Even if a director has breached their duty, the court may grant relief under s.1157 CA 2006 if the director acted honestly and reasonably, and it appears fair to excuse them. This is discretionary - the court considers all circumstances. It's a safety valve for directors who made honest mistakes.
Companies generally CANNOT indemnify directors against liability for breach of duty (s.232). However, they CAN purchase Directors & Officers (D&O) insurance, and they CAN indemnify against third party claims (but not against the company itself or criminal fines). Most companies maintain D&O insurance as standard.

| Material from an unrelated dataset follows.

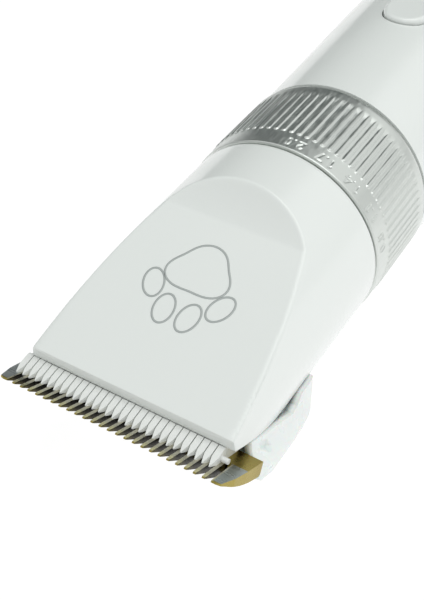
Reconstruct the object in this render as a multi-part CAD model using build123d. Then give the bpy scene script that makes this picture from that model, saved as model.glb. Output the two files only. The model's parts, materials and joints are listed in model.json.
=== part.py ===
"""Cordless pet clipper with a detachable blade and an adjusting ring.

Everything is modelled in millimetres about the handle's axis: Y runs from the blade (-Y)
to the tail (+Y), +Z is the side with the flat face, and y = 0 is the front edge of the nose.
export_parts() then moves each sub-part so that the origin is below the middle, on the floor.
The blade's own parts are drawn flat in blade coordinates (x, u, n): u runs back along the
plate from the tooth tips and n stands up from the plate's sliding face.
"""

import os
from math import atan2, cos, degrees, radians, sin, tan

from build123d import *

# ---------------------------------------------------------------- driving dimensions
TIP_Y = -6.4              # fixed tooth tips
TIP_Z = 2.02
TAIL_Y = 171.6            # end of the tail cap
FLOOR_Z = -20.0           # flat belly that the clipper rests on
FIT = 0.05                # radial clearance of a running fit
GAP = 0.25                # clearance between other moving pieces
WALL = 1.8                # moulded wall

BLADE_TILT = 27.0         # the plate falls towards the rear
NOSE_R = 18.7             # outside of the nose tube
NOSE_END = 45.9
LIP_TOP = 3.45            # top of the nose's front edge
LIP_BOTTOM = 1.4
FACE_TILT = 18.05         # the flat face rises towards the rear
FACE_END = 31.6
SCOOP_END = 35.8          # where the scoop meets the top of the tube
HOOD_END = 25.3           # the nose is open underneath up to here

RING_START, RING_END = 46.1, 65.8
RING_R = 19.15
BAND_R = 18.95            # smooth band with the numbers
BAND_END = 49.9
RIB_END = 63.3
RIB_COUNT = 80
RIB_DEPTH = 0.4
RING_BORE = 17.2
RING_TURN = 72.0          # from the longest to the shortest cut
CUT_RANGE = 1.2           # the cutter's travel over that turn, along the plate

SLEEVE_BORE = 15.4
NECK_R, NECK_BORE = 15.2, 13.9
NECK_START, NECK_END = 38.0, 74.0
BULKHEAD_START, BULKHEAD_END = 47.5, 50.0
PLATE_START = 25.0        # lever bracket of the chassis
PLATE_HALF = 12.5
PLATE_TOP = (6.0, 8.0)
PLATE_LOW = (-10.0, -8.0)

HANDLE_START, HANDLE_END = 66.1, 162.8
SPLIT_Z = 0.0
HANDLE_SECTIONS = (       # y, half width, half height, centre height
    (66.1, 18.8, 18.8, 0.0),
    (76.0, 19.1, 19.7, -0.6),
    (95.0, 19.6, 20.6, -0.9),
    (120.0, 19.8, 20.6, -0.8),
    (145.0, 18.5, 19.4, -0.9),
    (162.8, 16.2, 16.8, -0.8),
)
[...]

| Section | Duty | Can Be Authorised? |
|---|---|---|
| s.171 | Act within powers | No - constitutional limits apply |
| s.172 | Promote success | No - fundamental duty |
| s.173 | Independent judgment | Yes - by constitution/agreement |
| s.174 | Care, skill, diligence | No - but relief possible under s.1157 |
| s.175 | Avoid conflicts | Yes - by board (private) or articles (public) |
| s.176 | No third party benefits | No - unless no conflict arises |
| s.177 | Declare interests | Disclosure satisfies the duty |
In exam scenarios: (1) Identify which duty/duties are potentially breached, (2) Consider if any authorisation/ratification applies, (3) Consider remedies available. The most tested duties are s.172 (success), s.174 (care/skill), and s.175 (conflicts). Know Howard Smith for proper purpose, Bhullar for conflicts, and Re D'Jan for care.
171-177 = The Seven Duties. 170 = To whom owed. 178 = Consequences. 239 = Ratification. 1157 = Court relief. These section numbers are gold in the exam - drop them in your answers!